The startling Ravello landscape is one the most fascinating resorts on the Neapolitan southern coast. There you can walk among terraces and verandas, from where you can spy dazzling glimpses of the Mediterranean Sea hundreds of metres below.

In this alluring and reserved atmosphere of the international jet set, for more than 50 years the Ravello Festival has delivered one of the most important summer festivals of quality music in Italy. It was founded in 1953 to honour Richard Wagner’s close connection with the town, and was originally focused on classical music and opera - mainly from the Wagnerian catalogue: now it also presents dance, jazz, theatre, art and literature.

Daniel Harding © Julian Hargreaves
Daniel Harding
© Julian Hargreaves

The festival is hosted in the open air setting of the gardens of Villa Rufolo, which is said to have given Wagner inspiration for Klingsor's garden in Parsifal. What makes this a unique location is the fact that the orchestra plays while the sun dies in the sea, the moon rises above the promontory in the background, and the crickets’ counterpoint descends from the pine trees.

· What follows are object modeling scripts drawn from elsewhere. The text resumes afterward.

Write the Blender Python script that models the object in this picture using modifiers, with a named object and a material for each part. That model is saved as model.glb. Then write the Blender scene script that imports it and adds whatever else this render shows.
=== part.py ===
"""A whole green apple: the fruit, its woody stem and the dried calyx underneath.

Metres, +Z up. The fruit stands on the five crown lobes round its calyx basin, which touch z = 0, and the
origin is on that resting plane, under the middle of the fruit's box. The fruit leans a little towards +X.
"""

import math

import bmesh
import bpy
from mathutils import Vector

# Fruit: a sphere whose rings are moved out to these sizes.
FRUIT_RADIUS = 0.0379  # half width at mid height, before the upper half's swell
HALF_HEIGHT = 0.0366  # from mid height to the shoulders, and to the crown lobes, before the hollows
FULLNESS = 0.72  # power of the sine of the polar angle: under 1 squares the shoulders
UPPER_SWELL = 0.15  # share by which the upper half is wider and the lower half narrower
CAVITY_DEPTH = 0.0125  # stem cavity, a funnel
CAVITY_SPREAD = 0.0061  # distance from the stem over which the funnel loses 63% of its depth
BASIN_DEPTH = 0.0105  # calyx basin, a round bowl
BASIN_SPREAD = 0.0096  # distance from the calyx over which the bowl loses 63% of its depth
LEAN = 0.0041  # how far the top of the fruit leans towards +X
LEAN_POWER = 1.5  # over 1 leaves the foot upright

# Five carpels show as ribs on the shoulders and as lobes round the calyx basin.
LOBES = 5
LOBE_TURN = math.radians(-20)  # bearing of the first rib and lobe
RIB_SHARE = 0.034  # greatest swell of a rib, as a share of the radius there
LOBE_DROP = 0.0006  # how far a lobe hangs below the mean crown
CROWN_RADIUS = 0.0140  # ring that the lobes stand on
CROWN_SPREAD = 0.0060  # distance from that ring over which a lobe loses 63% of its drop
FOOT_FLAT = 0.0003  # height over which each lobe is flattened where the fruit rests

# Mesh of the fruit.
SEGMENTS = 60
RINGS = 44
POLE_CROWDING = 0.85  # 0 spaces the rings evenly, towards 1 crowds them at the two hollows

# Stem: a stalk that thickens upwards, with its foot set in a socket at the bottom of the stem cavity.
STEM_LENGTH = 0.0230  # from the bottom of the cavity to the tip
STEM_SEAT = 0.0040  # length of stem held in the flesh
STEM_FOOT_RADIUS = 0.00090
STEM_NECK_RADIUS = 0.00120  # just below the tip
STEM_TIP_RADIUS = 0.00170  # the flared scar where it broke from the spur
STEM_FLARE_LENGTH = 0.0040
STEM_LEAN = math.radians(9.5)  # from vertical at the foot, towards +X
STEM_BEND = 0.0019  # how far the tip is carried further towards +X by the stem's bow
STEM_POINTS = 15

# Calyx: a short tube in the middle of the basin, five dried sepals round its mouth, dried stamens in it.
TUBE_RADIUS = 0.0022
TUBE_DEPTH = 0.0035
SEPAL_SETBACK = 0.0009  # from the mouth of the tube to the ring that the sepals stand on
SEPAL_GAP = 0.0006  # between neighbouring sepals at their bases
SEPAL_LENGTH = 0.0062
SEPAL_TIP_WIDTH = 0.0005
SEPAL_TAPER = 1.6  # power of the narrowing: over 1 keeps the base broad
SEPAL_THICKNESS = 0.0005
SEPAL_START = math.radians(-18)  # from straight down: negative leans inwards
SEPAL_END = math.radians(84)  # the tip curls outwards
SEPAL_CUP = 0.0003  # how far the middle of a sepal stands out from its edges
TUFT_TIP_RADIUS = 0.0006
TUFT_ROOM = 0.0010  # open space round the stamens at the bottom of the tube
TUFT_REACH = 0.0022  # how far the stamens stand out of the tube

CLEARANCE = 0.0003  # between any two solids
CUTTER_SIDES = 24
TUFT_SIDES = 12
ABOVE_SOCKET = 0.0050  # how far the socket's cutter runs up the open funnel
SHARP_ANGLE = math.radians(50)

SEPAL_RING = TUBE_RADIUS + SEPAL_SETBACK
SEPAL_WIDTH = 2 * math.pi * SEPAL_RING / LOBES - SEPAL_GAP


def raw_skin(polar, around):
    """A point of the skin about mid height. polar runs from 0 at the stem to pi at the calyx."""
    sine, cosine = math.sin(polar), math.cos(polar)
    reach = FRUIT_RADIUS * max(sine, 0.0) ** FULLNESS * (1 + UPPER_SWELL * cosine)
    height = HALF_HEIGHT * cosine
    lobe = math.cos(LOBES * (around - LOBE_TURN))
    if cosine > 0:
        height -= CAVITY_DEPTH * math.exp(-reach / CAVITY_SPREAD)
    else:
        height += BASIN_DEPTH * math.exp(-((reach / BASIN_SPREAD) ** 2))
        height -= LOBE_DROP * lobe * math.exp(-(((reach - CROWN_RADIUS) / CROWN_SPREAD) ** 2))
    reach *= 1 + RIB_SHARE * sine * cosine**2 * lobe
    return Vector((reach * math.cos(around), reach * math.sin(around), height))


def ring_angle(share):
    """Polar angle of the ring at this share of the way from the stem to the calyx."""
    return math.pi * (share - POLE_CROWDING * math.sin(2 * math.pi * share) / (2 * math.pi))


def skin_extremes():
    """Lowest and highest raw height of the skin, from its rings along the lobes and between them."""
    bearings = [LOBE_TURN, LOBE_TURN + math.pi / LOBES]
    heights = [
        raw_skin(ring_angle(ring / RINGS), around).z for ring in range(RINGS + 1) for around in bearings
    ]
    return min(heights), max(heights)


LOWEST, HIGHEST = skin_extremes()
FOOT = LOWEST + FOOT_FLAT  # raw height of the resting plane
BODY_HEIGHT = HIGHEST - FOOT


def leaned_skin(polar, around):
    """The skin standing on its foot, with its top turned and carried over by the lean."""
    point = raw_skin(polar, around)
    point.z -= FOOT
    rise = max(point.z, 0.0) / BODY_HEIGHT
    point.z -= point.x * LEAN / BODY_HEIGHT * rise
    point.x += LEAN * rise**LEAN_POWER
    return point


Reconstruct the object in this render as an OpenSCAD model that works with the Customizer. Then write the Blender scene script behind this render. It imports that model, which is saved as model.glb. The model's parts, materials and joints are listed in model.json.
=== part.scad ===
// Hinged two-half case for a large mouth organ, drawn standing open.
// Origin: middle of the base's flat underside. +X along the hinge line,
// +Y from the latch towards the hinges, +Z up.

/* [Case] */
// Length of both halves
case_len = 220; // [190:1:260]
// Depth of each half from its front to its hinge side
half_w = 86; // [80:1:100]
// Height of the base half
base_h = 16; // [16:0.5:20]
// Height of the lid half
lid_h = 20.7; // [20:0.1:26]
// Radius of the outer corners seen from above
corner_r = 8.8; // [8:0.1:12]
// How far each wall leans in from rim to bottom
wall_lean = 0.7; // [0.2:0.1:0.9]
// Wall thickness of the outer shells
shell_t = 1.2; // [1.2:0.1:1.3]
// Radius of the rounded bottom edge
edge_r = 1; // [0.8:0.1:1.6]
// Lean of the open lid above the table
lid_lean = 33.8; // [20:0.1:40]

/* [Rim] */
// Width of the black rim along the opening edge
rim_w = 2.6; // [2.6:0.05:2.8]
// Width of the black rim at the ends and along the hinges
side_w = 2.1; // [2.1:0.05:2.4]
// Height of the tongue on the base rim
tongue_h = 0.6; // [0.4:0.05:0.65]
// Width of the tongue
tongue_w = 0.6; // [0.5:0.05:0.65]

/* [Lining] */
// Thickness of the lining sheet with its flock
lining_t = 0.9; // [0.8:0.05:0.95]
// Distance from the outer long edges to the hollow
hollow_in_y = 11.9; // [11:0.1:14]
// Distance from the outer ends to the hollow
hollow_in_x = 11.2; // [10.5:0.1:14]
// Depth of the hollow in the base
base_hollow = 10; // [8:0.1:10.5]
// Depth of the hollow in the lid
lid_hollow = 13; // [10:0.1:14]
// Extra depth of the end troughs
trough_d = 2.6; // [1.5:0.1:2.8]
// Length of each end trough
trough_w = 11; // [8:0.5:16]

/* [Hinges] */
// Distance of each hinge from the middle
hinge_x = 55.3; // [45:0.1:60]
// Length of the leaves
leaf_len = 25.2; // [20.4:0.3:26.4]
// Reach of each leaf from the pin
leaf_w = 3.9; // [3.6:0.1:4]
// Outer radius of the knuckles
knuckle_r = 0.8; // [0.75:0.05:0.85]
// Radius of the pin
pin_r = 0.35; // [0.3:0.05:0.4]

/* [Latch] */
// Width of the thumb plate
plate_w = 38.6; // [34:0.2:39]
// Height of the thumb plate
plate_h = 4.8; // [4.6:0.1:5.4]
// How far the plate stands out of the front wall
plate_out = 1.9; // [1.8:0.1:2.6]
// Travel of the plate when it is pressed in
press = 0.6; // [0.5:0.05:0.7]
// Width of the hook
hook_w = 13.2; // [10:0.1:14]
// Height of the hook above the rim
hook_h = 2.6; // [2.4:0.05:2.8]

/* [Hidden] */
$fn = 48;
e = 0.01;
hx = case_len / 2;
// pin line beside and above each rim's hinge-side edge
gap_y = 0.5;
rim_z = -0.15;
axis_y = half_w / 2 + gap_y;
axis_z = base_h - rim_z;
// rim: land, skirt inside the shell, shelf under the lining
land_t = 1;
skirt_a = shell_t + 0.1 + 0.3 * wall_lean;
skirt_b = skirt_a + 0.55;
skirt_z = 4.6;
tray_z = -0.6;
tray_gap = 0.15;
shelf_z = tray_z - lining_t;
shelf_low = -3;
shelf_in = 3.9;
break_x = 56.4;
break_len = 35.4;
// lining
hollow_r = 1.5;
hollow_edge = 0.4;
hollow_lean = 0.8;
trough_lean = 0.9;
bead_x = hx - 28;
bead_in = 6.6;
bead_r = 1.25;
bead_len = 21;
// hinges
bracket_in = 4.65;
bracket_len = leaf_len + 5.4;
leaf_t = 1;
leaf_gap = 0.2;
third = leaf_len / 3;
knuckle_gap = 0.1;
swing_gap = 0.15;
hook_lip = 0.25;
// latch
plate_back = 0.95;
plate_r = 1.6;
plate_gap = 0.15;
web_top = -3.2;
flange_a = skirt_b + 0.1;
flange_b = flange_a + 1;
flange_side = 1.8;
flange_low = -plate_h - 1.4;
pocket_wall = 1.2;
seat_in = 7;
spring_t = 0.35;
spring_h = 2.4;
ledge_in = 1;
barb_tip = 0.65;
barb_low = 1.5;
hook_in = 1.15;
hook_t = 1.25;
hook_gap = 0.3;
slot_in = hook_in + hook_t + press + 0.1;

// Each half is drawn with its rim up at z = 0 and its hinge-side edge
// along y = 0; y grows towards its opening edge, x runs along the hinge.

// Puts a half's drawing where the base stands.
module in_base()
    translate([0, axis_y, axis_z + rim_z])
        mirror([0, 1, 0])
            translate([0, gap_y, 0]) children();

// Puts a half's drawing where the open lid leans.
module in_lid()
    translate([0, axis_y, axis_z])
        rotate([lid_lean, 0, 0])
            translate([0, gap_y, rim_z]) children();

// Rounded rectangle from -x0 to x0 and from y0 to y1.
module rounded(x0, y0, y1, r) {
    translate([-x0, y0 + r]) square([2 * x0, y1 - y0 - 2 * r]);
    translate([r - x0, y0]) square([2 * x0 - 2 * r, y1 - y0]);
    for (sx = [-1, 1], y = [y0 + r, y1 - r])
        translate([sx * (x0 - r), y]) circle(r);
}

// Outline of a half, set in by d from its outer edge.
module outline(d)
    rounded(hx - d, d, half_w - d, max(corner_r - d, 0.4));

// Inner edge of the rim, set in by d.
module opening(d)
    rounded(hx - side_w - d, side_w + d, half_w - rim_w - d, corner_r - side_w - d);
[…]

Each year the festival’s programme includes some real treats: this year’s highlight was the London Symphony Orchestra’s concert conducted by Daniel Harding. And it has to be considered as a homage to the prestige of the Ravello Festival that LSO has delivered here its sole non-UK concert with its principal guest conductor for 2014.

The programme was lip-smacking: Schubert’s Symphony no. 8 in B minor, the “Unfinished”, followed by Mahler’s grandiose, demanding First Symphony.

© Ravello Festival
© Ravello Festival

Daniel Harding conducted the LSO in an extremely composed performance of Schubert’s “Unfinished”, reminding us of the degree of this work’s introspection. Harding delimited the different instrumental sections, underlining differences rather than uniformity. In this way the individual parts could be clearly perceived, while the conductor’s restrained tempos emphasised the mysterious intensity of the piece.

From the very opening – uneven and rustling – a sort of uneasy mood was projected that continued in the Andante, without any blatant reiteration. The focus was on instrumental colours more than on magniloquence and regularity of tempo or phrasing. The dramatic development section was delivered with sensitivity. It was thoughtfully conducted by Harding who controlled the orchestral sound, only now and then allowing the music to swell. The severe tempo in the first movement became a little more variable in the second, as the LSO achieved enthralling pianissimos.

Mahler’s First Symphony followed the interval, and was given a praiseworthy performance all the same. Again, Harding's performance was quite composed. The British conductor began his career by assisting eminent Mahlerians like Simon Rattle and Claudio Abbado, and can himself be considered a Mahler specialist. It is a fact that Mahler holds a special place in the repertoire of Daniel Harding, as well as in that of LSO. The First Symphony, also known as “The Titan”, is a  composition full of vitality, humour and energy. In the first movement, the orchestra reproduced the sounds of the Nature with which the music starts with sensitivity and amazing technical ability. In this movement Harding’s orchestral design was extremely praiseworthy for allowing Mahler’s counterpoint to be completely displayed.

The second movement was conducted in a relatively solid manner, and the same could be said of the funeral march, as its bizarreness arose from the score itself rather than being accentuated by the interpretation. Its contrasting features emerged all the same, though discreetly, and the performance preserved the movement’s significant inherent power. 

Maybe on some occasions the tension dropped a little, though certainly not in the symphony’s rousing ending. The triumphant finale was convincingly drawn and Harding wasn’t in any sense austere in delineating it. The theatrical ending reached an histrionic peak when the brass section stood for the final notes.

This concert was dedicated to the memory of Claudio Abbado and Harding’s was a sincere tribute to his maestro. At the end, the applause and ovations were more than deserved, as the emotional depth and refined tones drawn from one of the UK’s leading orchestras (and among the best in the world) by Daniel Harding made it a highly outstanding experience.